What topics do you currently teach at UT?
I am in the Department of Spanish and Portuguese, so I teach Latin American literature and culture at both the graduate and undergraduate level. These courses go from surveys of 20th century Latin American literature to specialized graduate seminars. However, I am a well-known expert on Central American literature, with a special emphasis on indigenous literature, as well as critical theory, race, gender and sexuality in postcolonial studies.

What makes a good grad student?
There is, of course, no clear-cut answer. Generally speaking, graduate school involves four components: coursework, research, qualifying exams and a dissertation. Coursework develops expertise across a wide spectrum. Specialization is obtained via research into some specific question or issue that a given student favors or chooses depending on their interests and idiosyncrasies. These studies are meant to be individualistic. The students are mentored, but they learn to do research by themselves on a topic that is unique to them, and on which they are making a contribution that is new — though with the close guidance of their adviser. Therefore, communication with their professors and other graduate students is an integral part of the process of graduate school. Intellectual ability is certainly necessary. So is writing ability (in both Spanish and English), speaking ability (in both languages as well, and also in Portuguese), a solid academic preparation overall in both the humanities and social sciences to be able to not only read high volumes of literature, understand it and critique it, but also to be able to read a high amount of theory and social sciences, and make relational conclusions as to how they all deal with each other and inform each other, understanding all knowledge as holistic and an integral part of all communities in the world. Therefore, motivation and maturity are also a must.

What are your top three tips for students interested in applying to you program?

  1. Display your ability to communicate in Spanish and/or Portuguese.
  2. Evidence knowledge of cultural theory and/or culture at large.
  3. Show your good disposition, intelligence, maturity, and individuality in both your written application and when visiting the program.

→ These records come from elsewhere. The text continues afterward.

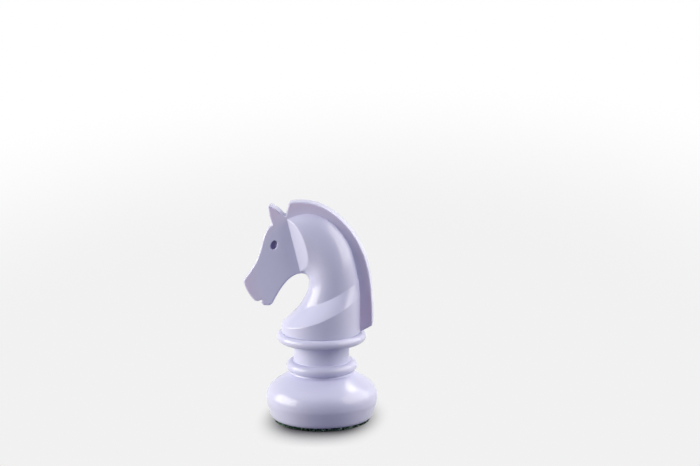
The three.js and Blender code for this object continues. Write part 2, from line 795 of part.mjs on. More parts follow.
// One half of the bust shell: side -1 is the horse's left, towards -Y, which carries the pins
function bustHalf(side, outside, inside) {
  const keep = block(TALL, TALL, 2 * TALL, 0, (side * TALL) / 2, 0);
  const bossBottom = BUST_BASE_TOP + FIT_GAP;
  const angles = screwAngles().filter((angle) => Math.sin(angle) * side > 0);
  const screwBosses = angles.map((angle) =>
    boss(BUST_SCREW_CIRCLE, angle, bossBottom, bossBottom + BUST_BOSS_HEIGHT, DRUM_RADIUS),
  );
  const places = PIN_PLACES.map(onBust);
  const pinBosses = places.map((place) => crossRod(PIN_BOSS_RADIUS, -TALL, TALL, place));
  const eyeCup = eyeRod(side, WALL, EYE_DEPTH + WALL);
  const inner = joined([...screwBosses, ...pinBosses, eyeCup]).intersect(outside);
  const cuts = angles.map((angle) => pilotHole(BUST_SCREW_CIRCLE, angle, bossBottom));
  cuts.push(eyeRod(side, 0, EYE_DEPTH));
  let half = outside.subtract(inside).add(inner).intersect(keep);
  if (side < 0) {
    const pins = places.map((place) => crossRod(PIN_RADIUS, -PIN_ROOT, PIN_LENGTH, place));
    half = half.add(joined(pins));
  } else {
    const depth = PIN_LENGTH + PIN_END_GAP;
    places.forEach((place) =>
      cuts.push(crossRod(PIN_RADIUS + FIT_GAP, -OVERSHOOT, depth, place)),
    );
  }
  return half.subtract(joined(cuts));
}

// Assembly

const root = new THREE.Group();

function place(name, solid, finish) {
  const mesh = new THREE.Mesh(geometryOf(solid), new THREE.MeshStandardMaterial(finish));
  mesh.name = name;
  root.add(mesh);
}

place("felt_pad", feltSolid(), FELT);
place("base_plate", basePlateSolid(), RIBBED_PLASTIC);
place("foot_shell", footSolid(), PLASTIC);
place("stem", stemSolid(), PLASTIC);
place("ballast_pad", ballastPadSolid(), RUBBER);
place("ballast_disc", ballastDiscSolid(), IRON);
place("ballast_washer", ballastWasherSolid(), STEEL);
place("ballast_nut", nutSolid(), STEEL);
place("ballast_bolt", ballastBoltSolid(), STEEL);
place("seat_washer", seatWasherSolid(), RUBBER);
place("bust_base", bustBaseSolid(), RIBBED_PLASTIC);

const outside = bustOutside();
const inside = bustInside();
place("bust_left_half", bustHalf(-1, outside, inside), PLASTIC);
place("bust_right_half", bustHalf(1, outside, inside), PLASTIC);

screwAngles().forEach((angle, i) => {
  place(`base_screw_${i + 1}`, screwSolid(BASE_SCREW_CIRCLE, angle, FOOT_BOTTOM), STEEL);
  place(`bust_screw_${i + 1}`, screwSolid(BUST_SCREW_CIRCLE, angle, BUST_BASE_BOTTOM), STEEL);
});

export default root;
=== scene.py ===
"""Looks of a giant garden chess knight

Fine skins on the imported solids, felt with loose fibres, materials, light and camera.
"""

import json
import math

import bmesh
import bpy
import numpy as np
from mathutils import Matrix, Vector
from mathutils.geometry import delaunay_2d_cdt


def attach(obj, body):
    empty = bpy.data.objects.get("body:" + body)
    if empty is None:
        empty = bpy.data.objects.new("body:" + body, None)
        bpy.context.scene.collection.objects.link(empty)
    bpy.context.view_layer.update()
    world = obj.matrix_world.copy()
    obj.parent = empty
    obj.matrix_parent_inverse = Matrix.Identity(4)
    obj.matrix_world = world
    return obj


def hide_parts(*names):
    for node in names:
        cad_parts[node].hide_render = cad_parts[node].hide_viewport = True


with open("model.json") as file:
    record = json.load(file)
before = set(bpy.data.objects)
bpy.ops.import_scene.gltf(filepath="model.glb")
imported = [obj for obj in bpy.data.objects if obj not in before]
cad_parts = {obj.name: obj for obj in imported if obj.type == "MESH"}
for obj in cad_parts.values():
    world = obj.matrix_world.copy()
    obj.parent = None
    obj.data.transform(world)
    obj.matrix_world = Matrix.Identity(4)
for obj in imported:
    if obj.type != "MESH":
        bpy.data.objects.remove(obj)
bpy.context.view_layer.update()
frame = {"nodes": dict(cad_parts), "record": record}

MM = 0.001

# Camera: degrees, pixels of the photograph's frame, metres
CAMERA_AZIMUTH, CAMERA_PITCH, CAMERA_ROLL = 5.0, 12.6, 0.2
CAMERA_DISTANCE = 5.69
FOCAL_LENGTH = 2917.0
FRAME_SIZE = (700, 466)
FOOT_PIXEL = (322.0, 418.1)  # where the origin shows
SENSOR_WIDTH = 36

# Light: warm lamps and a blue world, which give the white plastic its lavender shadows
WARM = (1, 0.985, 0.82)
COOL = (0.1, 0.1, 1, 1)
WHITE = (1, 1, 1, 1)
WORLD_LIGHT = 0.18
LAMP_DISTANCE = 2.2
LAMP_AIM = (0, 0, 0.2)
LAMPS = {  # azimuth, elevation, size, power
    "left": (-77, 12, (2.2, 1.6), 77),
    "left_high": (-30, 68, (1.6, 1.4), 4),
    "right": (95, 31, (2.8, 2.1), 62),
    "right_front": (64, 18, (0.7, 1.1), 6),
    "back": (136, 50, (0.7, 0.5), 9),
}

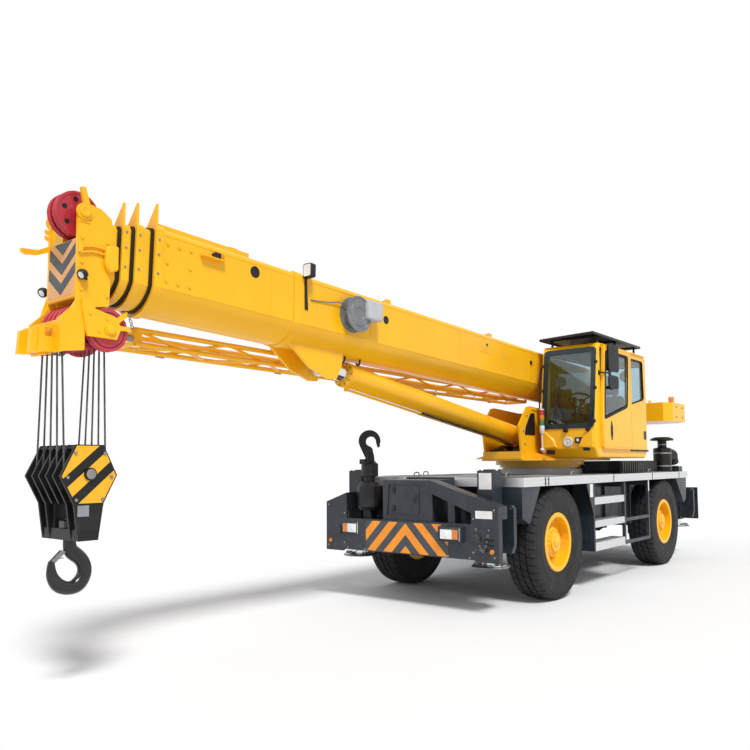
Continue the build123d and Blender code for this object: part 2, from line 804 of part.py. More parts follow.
cab_side_outline = [
    # X, Z round the cab's side: floor front, knee, windscreen foot, brow, roof, rear
    (600, cab_floor), (690, 1830), (700, 2150), (560, cab_roof - 60), (500, cab_roof), (cab_rear + 60, cab_roof),
    (cab_rear, cab_roof - 70), (cab_rear, 1810), (cab_rear + 120, cab_floor),
]
door_x0 = -545.0
door_x1 = 500.0
door_z0 = 1860.0
door_z1 = 3235.0


def inset(outline, d):
    """Move an outline inwards by d all round, by way of its face."""
    ring = Polyline(*[(x, 0, z) for x, z in outline], close=True)
    return offset(make_face(ring), -d)


# X, Z of the windows, from the lower front corner round
rear_side_window = [(-620, 2490), (-620, 3200), (-1180, 3200), (-1205, 2600)]
right_window = [(500, 2300), (440, 3200), (-1150, 3200), (-1180, 2500)]
door_window = [(470, 2235), (-390, 2450), (-455, 3190), (385, 3190)]
# Y, Z of the windscreen and the rear window
windscreen = [(cab_y0 + 70, 2130), (cab_y1 - 70, 2130), (cab_y1 - 70, 3190), (cab_y0 + 70, 3190)]
rear_window = [(cab_y0 + 90, 2480), (cab_y1 - 90, 2480), (cab_y1 - 90, 3150), (cab_y0 + 90, 3150)]
corner_r = 60.0


def cab_shell():
    """Cab body with rounded edges, hollowed to one wall thickness, its windows and doorway cut."""
    shape = window_xz(cab_side_outline, 55, cab_y0, cab_y1)
    shape = fillet(shape.faces().sort_by(Axis.Y)[-1].edges(), 34)
    hollow = extrude(inset(cab_side_outline, cab_wall), amount=cab_y1 - cab_y0 - 2 * cab_wall, dir=(0, 1, 0))
    shape -= Pos(0, cab_y0 + cab_wall, 0) * hollow
    y_out = cab_y1 - cab_wall - 1
    shape -= window_yz(windscreen, corner_r, 480, 760)
    shape -= window_yz(rear_window, corner_r, cab_rear - 10, cab_rear + 80)
    shape -= window_xz(rear_side_window, corner_r, y_out, cab_y1 + 1)
    shape -= box(door_x0, door_x1, y_out, cab_y1 + 1, door_z0, door_z1)
    shape -= window_xz(right_window, corner_r, cab_y0 - 1, cab_y0 + cab_wall + 1)
    # brackets to the turntable's side plate
    for x in (-1000, 150):
        shape += box(x, x + 160, plate_y, cab_y0 + 1, 1720, 1860)
    return shape


put("cab_shell", cab_shell())


def cab_glass():
    """Panes set in the middle of the walls they close."""
    t = 6.0
    sheet = [(668, 2130), (674, 2130), (556, 3190), (550, 3190)]
    wind = plate_xz(sheet, cab_y0, cab_y1) & window_yz(windscreen, corner_r, 480, 760, seat_gap)
    rear = window_yz(rear_window, corner_r, cab_rear + 20, cab_rear + 20 + t, seat_gap)
    side_l = window_xz(rear_side_window, corner_r, cab_y1 - 26, cab_y1 - 26 + t, seat_gap)
    side_r = window_xz(right_window, corner_r, cab_y0 + 20, cab_y0 + 20 + t, seat_gap)
    return wind + rear + side_l + side_r


put("cab_glass", cab_glass())

door_outline = [
    # X, Z of the sliding door's edge
    (door_x1 + 40, 2210), (door_x1 + 20, 1830), (-560, 1830), (-570, 3265), (430, 3265),
]


def cab_door():
    """Sliding door, its handle sunk in a tall recess."""
    y0 = cab_y1 + seat_gap
    shape = window_xz(door_outline, 40, y0, y0 + door_t)
    shape -= window_xz(door_window, corner_r, y0 - 1, y0 + door_t + 1)
    recess = [(205, 1955), (185, 2080), (205, 2205), (250, 2205), (270, 2080), (250, 1955)]
    shape -= window_xz(recess, 12, y0 + door_t - 16, y0 + door_t + 1)
    shape += box(212, 240, y0 + door_t - 17, y0 + door_t - 4, 1990, 2170)
    return shape


put("cab_door", cab_door())


def door_glass():
    y0 = cab_y1 + seat_gap + door_t / 2 - 3
    return window_xz(door_window, corner_r, y0, y0 + 6, seat_gap)


put("door_glass", door_glass())


def cab_seat():
    """Operator's seat on its pedestal and the dash with its column."""
    floor = cab_floor + cab_wall
    y = (cab_y0 + cab_y1) / 2
    base = box(-760, -420, y - 190, y + 190, floor, floor + 320)
    cushion = box(-800, -300, y - 240, y + 240, floor + 320, floor + 440)
    back = plate_xz([(-800, floor + 440), (-680, floor + 440), (-800, floor + 1080), (-900, floor + 1080)],
                    y - 230, y + 230)
    dash = plate_xz([(330, floor), (560, floor), (590, floor + 380), (400, floor + 520), (330, floor + 420)],
                    y - 300, y + 300)
    return base + cushion + back + dash


put("cab_seat", cab_seat())


def roof_shade():
    """Thin sun shade standing on posts over the cab's roof, its front raked forward on the left."""
    z0 = cab_roof + 110
    y0, y1 = plate_y + 20, cab_y1 + 10
    shape = plate_xy([(-1090, y0), (560, y0), (720, y1), (-1090, y1)], z0, z0 + 16)
    lip = 14.0
    shape += box(-1090, 560, y0, y0 + lip, z0 - 22, z0 + 1) + box(-1090, 720 - lip, y1 - lip, y1, z0 - 22, z0 + 1)
    for x in (-1040, -280, 400):
        for y in (cab_y0 + 60, cab_y1 - 90):
            shape += box(x, x + 26, y, y + 26, cab_roof, z0 + 1)
    return shape


put("roof_shade", roof_shade())


def mirror_and_beacon():
    """Two cab mirrors on their arm, folded along the door, and the beacon on the counterweight."""
    z = 2870.0
    y0 = cab_y1 + seat_gap + door_t + move_gap
    y = (y0 + deck_half) / 2
    shape = box(500, 562, cab_y1, cab_y1 + 12, z - 35, z + 35)
    shape += rod((531, cab_y1 + 11, z), (531, y, z), 12) + rod((540, y, z), (330, y, z), 12)
    shape += window_xz([(-20, 2912), (350, 2912), (350, 3300), (-20, 3300)], 45, y0, deck_half)
    shape += window_xz([(0, 2670), (340, 2670), (340, 2858), (0, 2858)], 40, y0, deck_half)
    shape += box(270, 340, y0 + 4, deck_half - 4, 2857, 2913)
    beacon_x, beacon_y = -2800.0, 1110.0
    shape += turned_z([(0, 0), (62, 0), (62, 18), (48, 24), (48, 110), (30, 132), (0, 132)],
                      beacon_x, beacon_y, 2640, 16)
    return shape


put("mirror_and_beacon", mirror_and_beacon())


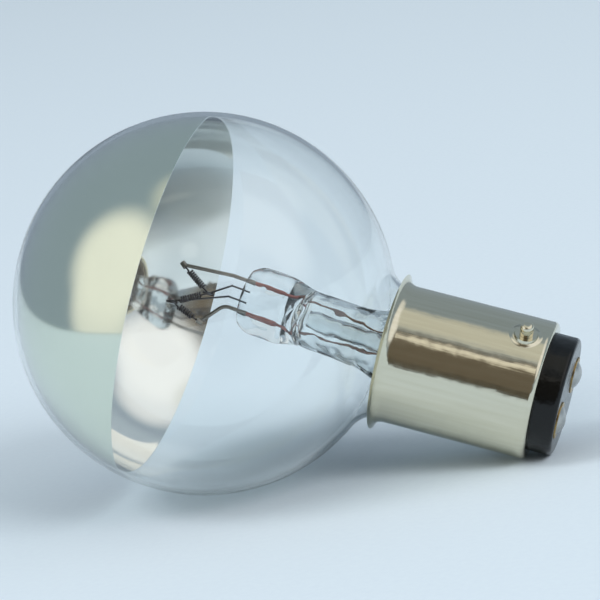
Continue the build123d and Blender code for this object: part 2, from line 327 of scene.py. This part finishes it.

What are the top Spanish & Portuguese graduate programs in the US?
In Spanish and Portuguese, I would say that No. 1 is NYU. No. 2 is Pittsburgh. No. 3 is Duke. Afterwards I would say it is between UT Austin and Michigan, though Minnesota and Yale are also contenders. It should be noted that the top three are all private universities. UT Austin is at the top of the public universities along with Michigan and Minnesota, and above UC Berkeley, which used to be No. 1. Of the ivies, only Yale would be in our category, with all others, Harvard included, below UT Austin. Stanford has also gone down, and Miami is going up.

What careers do alumni generally pursue after graduation from the Spanish & Portuguese graduate program?
From a PhD, most of them choose to become academic scholars as well. But some prefer diplomatic work, administration, usually related to cultural matters, educational institutions, museums or foundations, and, needless to say, working in the many ways that one can in all areas related to language teaching and its many variants, whether at the university level, or at other levels such as a district’s school system, anywhere in the world for that matter. Many go to Latin America, but we have alumni in Australia, China, Europe, and even Africa, and, as far as we know, they have all been successful. From an M.A., many who prefer not to teach in high school or a community college, often combine it with either another program (MBA, MA in Latin American Studies or in some other area or field), to become administrators, journalists, TV workers, film directors, join the legal field in all its variants, diplomacy, etc., with strong roots in the art of dissecting language and texts of any kind, something they find extremely useful in just about any field one can imagine. Because of the nature of our program (Spanish and Portuguese), most of these alumni work of course in institutions linked or requiring the usage of these languages, and often become important bridges between the US and Latin America.